» WHAT IS REQUIRED
Pick out every line with the word "materials" and copy it.

» DATA PROVIDED
*-*-*

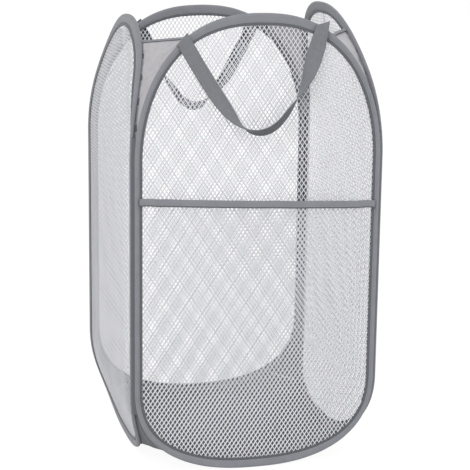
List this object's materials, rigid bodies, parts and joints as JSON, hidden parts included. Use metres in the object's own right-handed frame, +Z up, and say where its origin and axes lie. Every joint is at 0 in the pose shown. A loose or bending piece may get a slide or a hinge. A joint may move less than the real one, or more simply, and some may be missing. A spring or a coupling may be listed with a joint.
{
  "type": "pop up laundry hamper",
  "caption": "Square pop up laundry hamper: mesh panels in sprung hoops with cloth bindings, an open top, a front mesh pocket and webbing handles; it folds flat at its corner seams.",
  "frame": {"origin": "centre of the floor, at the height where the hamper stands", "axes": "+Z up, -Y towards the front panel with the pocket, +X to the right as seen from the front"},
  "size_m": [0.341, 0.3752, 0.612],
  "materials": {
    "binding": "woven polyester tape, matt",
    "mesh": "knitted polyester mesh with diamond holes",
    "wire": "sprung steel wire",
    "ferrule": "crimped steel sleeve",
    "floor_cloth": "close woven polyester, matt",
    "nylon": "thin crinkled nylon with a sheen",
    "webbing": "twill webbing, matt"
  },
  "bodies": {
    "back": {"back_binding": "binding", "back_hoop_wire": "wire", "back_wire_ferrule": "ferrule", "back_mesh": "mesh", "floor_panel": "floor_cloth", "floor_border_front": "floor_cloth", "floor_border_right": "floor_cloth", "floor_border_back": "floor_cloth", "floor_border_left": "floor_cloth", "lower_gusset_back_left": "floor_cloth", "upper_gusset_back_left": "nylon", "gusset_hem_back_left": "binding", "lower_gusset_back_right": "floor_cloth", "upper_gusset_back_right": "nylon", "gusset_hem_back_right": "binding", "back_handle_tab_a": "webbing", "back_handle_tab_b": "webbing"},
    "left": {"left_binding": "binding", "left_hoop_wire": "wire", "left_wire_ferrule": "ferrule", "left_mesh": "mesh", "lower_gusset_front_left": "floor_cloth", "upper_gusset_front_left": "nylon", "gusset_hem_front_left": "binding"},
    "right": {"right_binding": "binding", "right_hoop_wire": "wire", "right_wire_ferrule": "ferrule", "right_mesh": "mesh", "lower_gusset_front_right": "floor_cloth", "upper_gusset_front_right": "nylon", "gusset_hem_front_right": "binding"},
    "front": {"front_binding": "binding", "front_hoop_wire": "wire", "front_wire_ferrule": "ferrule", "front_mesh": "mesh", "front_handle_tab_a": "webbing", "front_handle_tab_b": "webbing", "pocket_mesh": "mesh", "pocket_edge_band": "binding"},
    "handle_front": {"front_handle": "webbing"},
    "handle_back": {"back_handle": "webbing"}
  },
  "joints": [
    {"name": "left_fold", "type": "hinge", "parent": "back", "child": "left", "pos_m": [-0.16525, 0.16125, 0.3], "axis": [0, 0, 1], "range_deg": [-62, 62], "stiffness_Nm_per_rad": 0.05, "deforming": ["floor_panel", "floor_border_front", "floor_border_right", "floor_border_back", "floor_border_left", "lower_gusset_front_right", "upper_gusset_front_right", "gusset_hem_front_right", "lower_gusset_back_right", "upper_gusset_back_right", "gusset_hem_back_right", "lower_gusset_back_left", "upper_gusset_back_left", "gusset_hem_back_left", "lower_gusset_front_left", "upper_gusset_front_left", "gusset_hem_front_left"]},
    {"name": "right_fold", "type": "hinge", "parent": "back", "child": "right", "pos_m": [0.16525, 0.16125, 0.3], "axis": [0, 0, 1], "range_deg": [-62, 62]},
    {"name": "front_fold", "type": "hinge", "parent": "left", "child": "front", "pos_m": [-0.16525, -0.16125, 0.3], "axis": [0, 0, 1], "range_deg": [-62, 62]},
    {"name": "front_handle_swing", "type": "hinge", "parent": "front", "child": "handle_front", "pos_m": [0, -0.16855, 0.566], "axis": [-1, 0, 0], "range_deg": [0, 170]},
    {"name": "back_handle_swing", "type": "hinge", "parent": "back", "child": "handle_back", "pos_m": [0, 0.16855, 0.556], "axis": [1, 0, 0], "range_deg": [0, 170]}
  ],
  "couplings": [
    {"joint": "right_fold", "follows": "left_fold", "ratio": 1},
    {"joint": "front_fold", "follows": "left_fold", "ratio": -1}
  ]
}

*-*-*

» EXERCISE RESPONSE
List this object's materials, rigid bodies, parts and joints as JSON, hidden parts included. Use metres in the object's own right-handed frame, +Z up, and say where its origin and axes lie. Every joint is at 0 in the pose shown. A loose or bending piece may get a slide or a hinge. A joint may move less than the real one, or more simply, and some may be missing. A spring or a coupling may be listed with a joint.
  "materials": {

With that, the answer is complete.